Repeat the whole listing exactly.

-*-

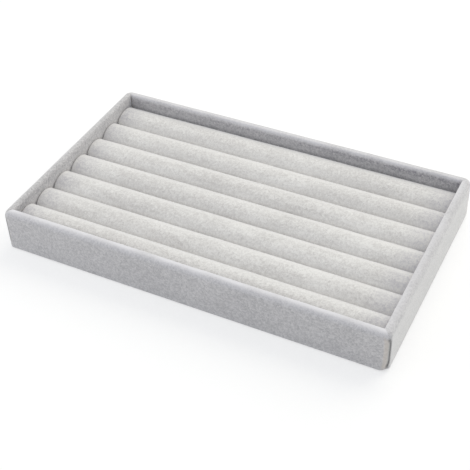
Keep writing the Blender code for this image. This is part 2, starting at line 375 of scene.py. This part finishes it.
def round_off(bm, corners, radius, segments):
    """Rounds corners of a wire."""
    bmesh.ops.bevel(
        bm, geom=corners, affect="VERTICES", offset=radius, segments=segments, profile=0.5, material=-1
    )


def sweep(bm, start, stretches):
    """Carries a wire along X in stretches of (distance, steps)."""
    bmesh.ops.translate(bm, vec=(start, 0, 0), verts=bm.verts)
    moving = bm.verts[:] + bm.edges[:]
    for distance, steps in stretches:
        moving = bmesh.ops.spin(
            bm,
            geom=moving,
            cent=(0, 0, 0),
            axis=(1, 0, 0),
            angle=0,
            dvec=(distance / steps, 0, 0),
            steps=steps,
            use_merge=False,
        )["geom_last"]


def smooth_step(value, low, high):
    """Rises from 0 at low to 1 at high, with soft ends."""
    share = min(max((value - low) / (high - low), 0), 1)
    return share * share * (3 - 2 * share)


def drawn_back(distance, radius):
    """How far a rounding of some radius has drawn back, at a distance in from the plane it leaves."""
    if distance >= radius:
        return 0
    return radius - math.sqrt(radius * radius - (radius - distance) ** 2)


def corner_drop(along, depth, radius):
    """How far the rim falls, or the foot rises, over a corner rounded in every direction."""
    near, deep = max(radius - along, 0), max(radius - depth, 0)
    if not near or not deep:
        return 0
    inside = min(math.sqrt(2) * near * deep / math.hypot(near, deep), radius)
    return drawn_back(radius - inside, radius)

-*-

### [Exercise output]
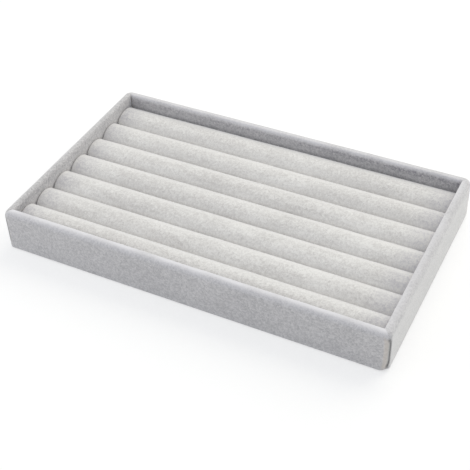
Keep writing the Blender code for this image. This is part 2, starting at line 375 of scene.py. This part finishes it.
def round_off(bm, corners, radius, segments):
    """Rounds corners of a wire."""
    bmesh.ops.bevel(
        bm, geom=corners, affect="VERTICES", offset=radius, segments=segments, profile=0.5, material=-1
    )


def sweep(bm, start, stretches):
    """Carries a wire along X in stretches of (distance, steps)."""
    bmesh.ops.translate(bm, vec=(start, 0, 0), verts=bm.verts)
    moving = bm.verts[:] + bm.edges[:]
    for distance, steps in stretches:
        moving = bmesh.ops.spin(
            bm,
            geom=moving,
            cent=(0, 0, 0),
            axis=(1, 0, 0),
            angle=0,
            dvec=(distance / steps, 0, 0),
            steps=steps,
            use_merge=False,
        )["geom_last"]


def smooth_step(value, low, high):
    """Rises from 0 at low to 1 at high, with soft ends."""
    share = min(max((value - low) / (high - low), 0), 1)
    return share * share * (3 - 2 * share)


def drawn_back(distance, radius):
    """How far a rounding of some radius has drawn back, at a distance in from the plane it leaves."""
    if distance >= radius:
        return 0
    return radius - math.sqrt(radius * radius - (radius - distance) ** 2)


def corner_drop(along, depth, radius):
    """How far the rim falls, or the foot rises, over a corner rounded in every direction."""
    near, deep = max(radius - along, 0), max(radius - depth, 0)
    if not near or not deep:
        return 0
    inside = min(math.sqrt(2) * near * deep / math.hypot(near, deep), radius)
    return drawn_back(radius - inside, radius)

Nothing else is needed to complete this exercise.